The flooding follows a predictable route. Rainwater runoff from higher elevations around Bala Mohammed Way flows toward Sunday Adewusi Street, where drainage capacity is already strained. From there, it enters a natural stream corridor that passes near Nest Garden Estate, skirts the back of KYC Estate, and runs toward undeveloped plots opposite COZA Church, Guzape.
This corridor—clearly visible on satellite imagery and older planning maps—was originally reserved as a protected waterway and green buffer. Recent developments along this route have obstructed natural flow, reduced soil absorption, and redirected water into residential streets.
The result is flooding that urban planners have long warned against.
What is happening in Guzape today could easily spread to other parts of the city. Blocked waterways do not stop at district boundaries. They increase downstream pressure on drainage systems, accelerate erosion, weaken road foundations, and heighten public health risks from stagnant water and waste.
In extreme scenarios, floodwaters could breach residential compounds, undermine buildings, and cause structural failures. As climate change intensifies rainfall patterns, these risks will only grow.
The Abuja Master Plan is not merely a planning document; it is a risk-management framework. It exists to ensure that the capital grows in a way that is orderly, sustainable, and safe—for residents, workers, and visitors alike.

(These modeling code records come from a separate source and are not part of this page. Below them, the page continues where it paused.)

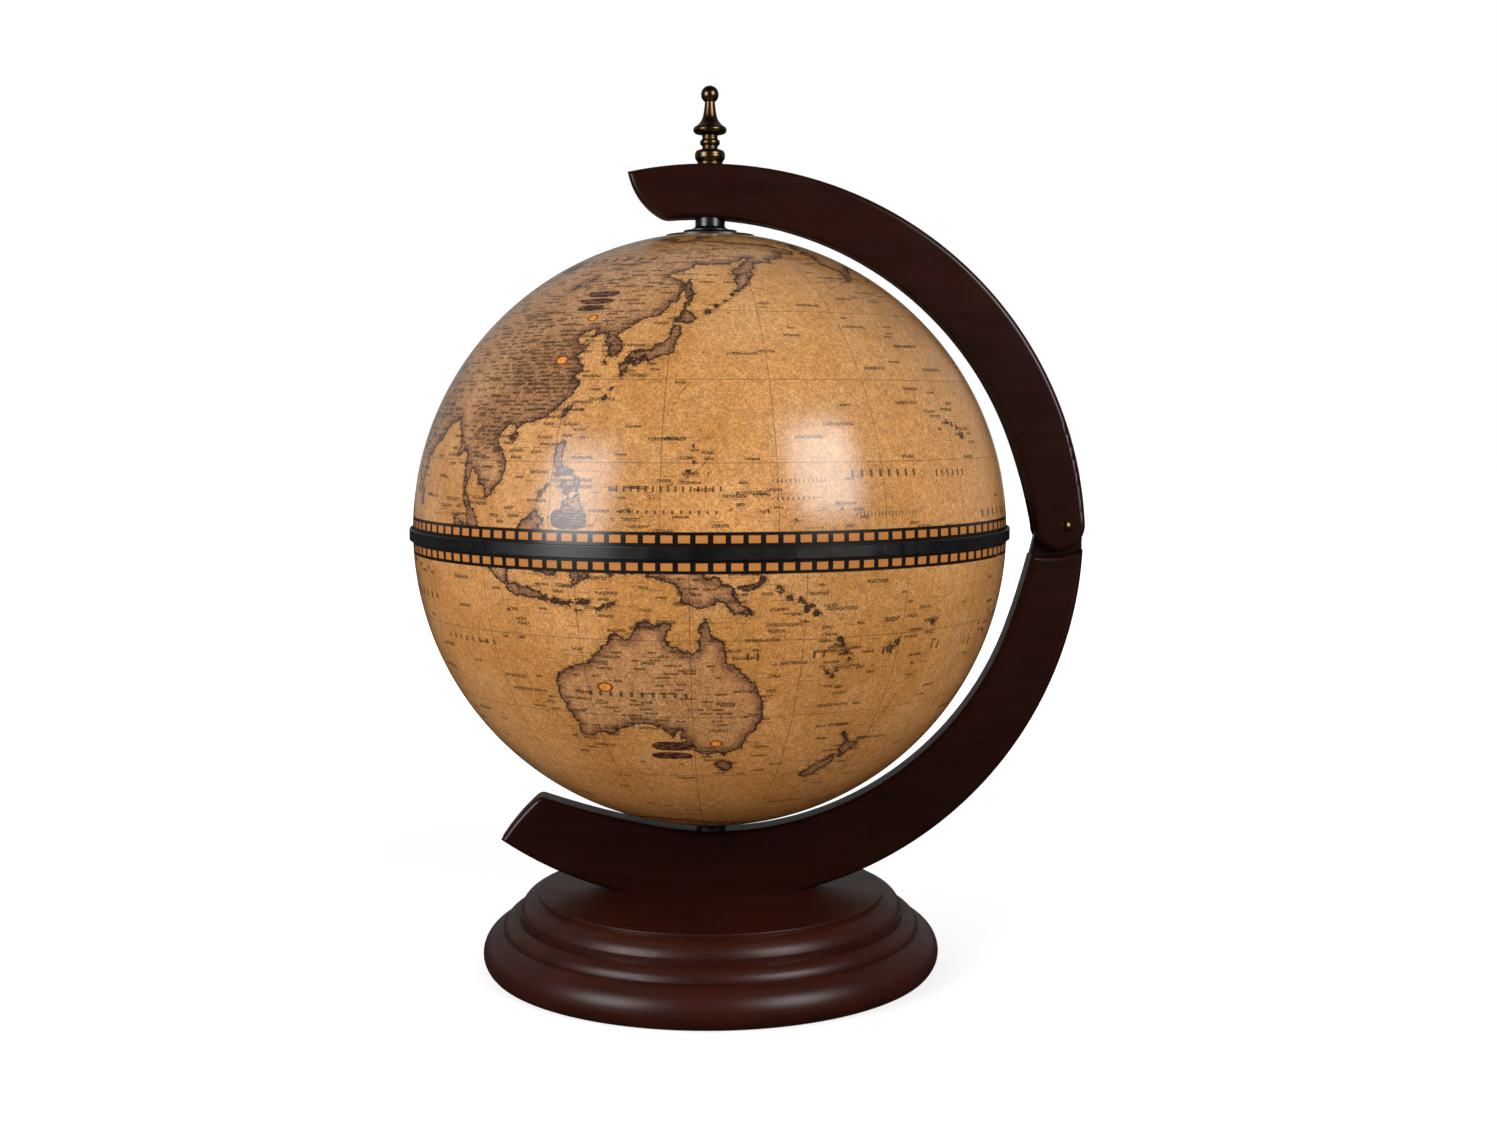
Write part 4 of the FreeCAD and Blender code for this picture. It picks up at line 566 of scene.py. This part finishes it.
def makeHalf(name, side, front, body):
    radius, wall, hole = globe["radius"], globe["wall"], globe["poleHole"]
    low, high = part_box(name)
    rim = (low.z if side > 0 else -high.z) - globe["centreHeight"] * side
    around = globe["around"]
    profile = []  # radius and latitude of each ring, from the outside's rim to the inside's
    for shellRadius, count, inward in ((radius, globe["ringsOutside"], True),
                                       (radius - wall, globe["ringsInside"], False)):
        start, end = math.asin(rim / shellRadius), math.acos(hole / shellRadius)
        steps = [start + (end - start) * i / count for i in range(count + 1)]
        profile += [(shellRadius, angle) for angle in (steps if inward else steps[::-1])]
    turn = np.arange(around) / around * math.tau
    places, longitude, latitude = [], [], []
    for ringRadius, angle in profile:
        across, up = ringRadius * math.cos(angle), ringRadius * math.sin(angle) * side
        places.append(np.stack([across * np.sin(turn), -across * np.cos(turn),
                                np.full(around, globe["centreHeight"] + up)], -1))
        longitude.append(np.degrees(turn) + front)
        latitude.append(np.full(around, math.degrees(angle) * side))
    places = np.concatenate(places)
    longitude, latitude = np.concatenate(longitude) % 360, np.concatenate(latitude)
    longitude = np.where(longitude > 180, longitude - 360, longitude)
    faces = []
    count = len(profile)
    for ring in range(count):
        a, b = ring * around, (ring + 1) % count * around
        for i in range(around):
            j = (i + 1) % around
            face = (a + i, a + j, b + j, b + i)
            faces.append(face if side > 0 else face[::-1])
    mesh = bpy.data.meshes.new(name + "Print")
    mesh.from_pydata(places.tolist(), [], faces)
    rings = [slice(i * around, (i + 1) * around) for i in range(count)]
    for field, values in mapFields(longitude, latitude, rings).items():
        mesh.attributes.new(field, "FLOAT", "POINT").data.foreach_set("value", values.astype(np.float32))
    mesh.shade_smooth()
    mesh.set_sharp_from_angle(angle=math.radians(40))
    piece = bpy.data.objects.new(name + "_printed", mesh)
    bpy.context.scene.collection.objects.link(piece)
    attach(piece, body)
    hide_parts(name)
    return piece


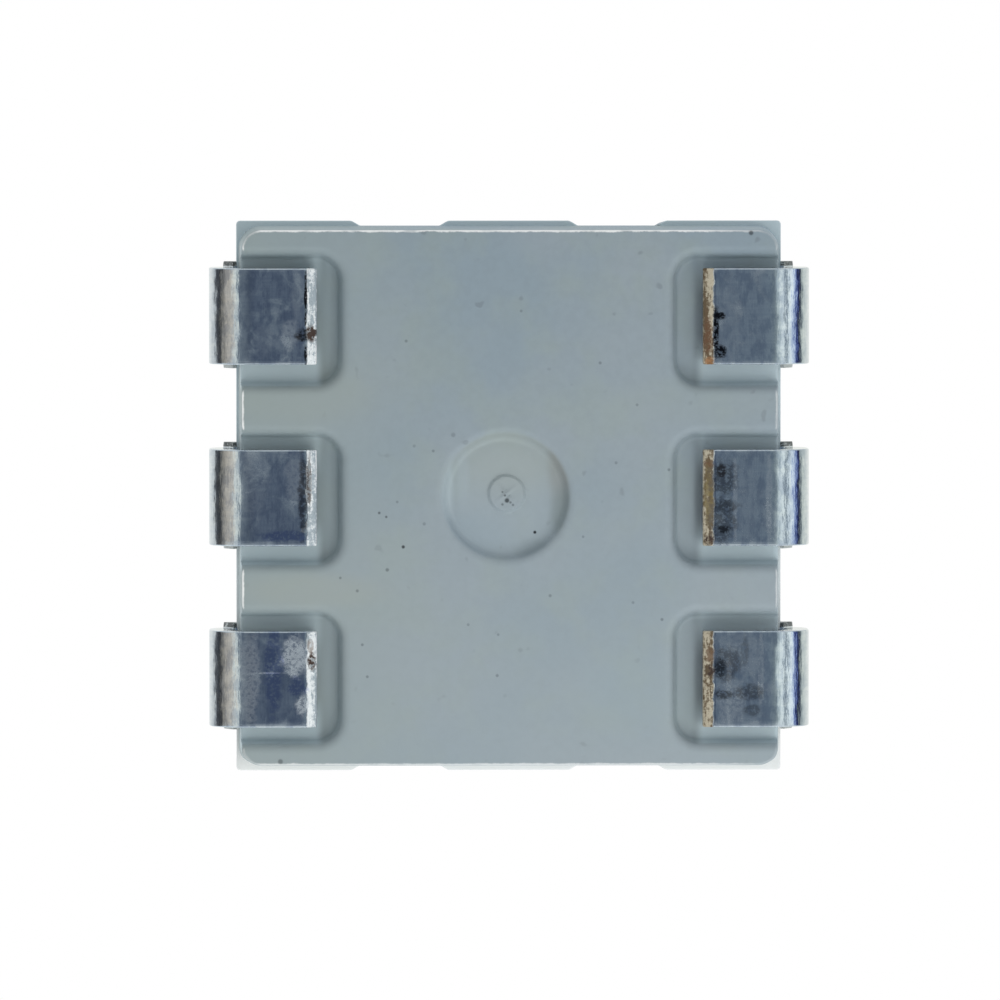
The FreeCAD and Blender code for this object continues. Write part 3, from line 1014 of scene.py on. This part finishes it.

Its objectives are clear: protect waterways, preserve green areas, control density, and ensure the long-term livability of the city. When structures rise on drainage corridors, these objectives collapse.
This is not an argument against development. Abuja must expand. But expansion without considering public interest or regulation is not progress—it is deferred crisis.
Authorities responsible for land administration and development control must urgently:
• audit land allocations within AMAC,
• enforce strict compliance with the Abuja Master Plan,
• halt construction on waterways and green zones, and
• restore obstructed drainage corridors before the peak of the rainy season.
Abuja was designed to be Africa’s model capital. Whether it remains one depends on whether its Master Plan is enforced as law—or ignored until the floods arrive.
Guzape is not an isolated case. It is a warning the city cannot afford to ignore. There are further comparable instances within the FCT, such as the grounds adjacent to the stream behind Fraser’s Suites in Wuse Zone 3, as well as in the Maitama Districts.
•Adam A Abatcha, a concerned citizen, writes from FCT Abuja.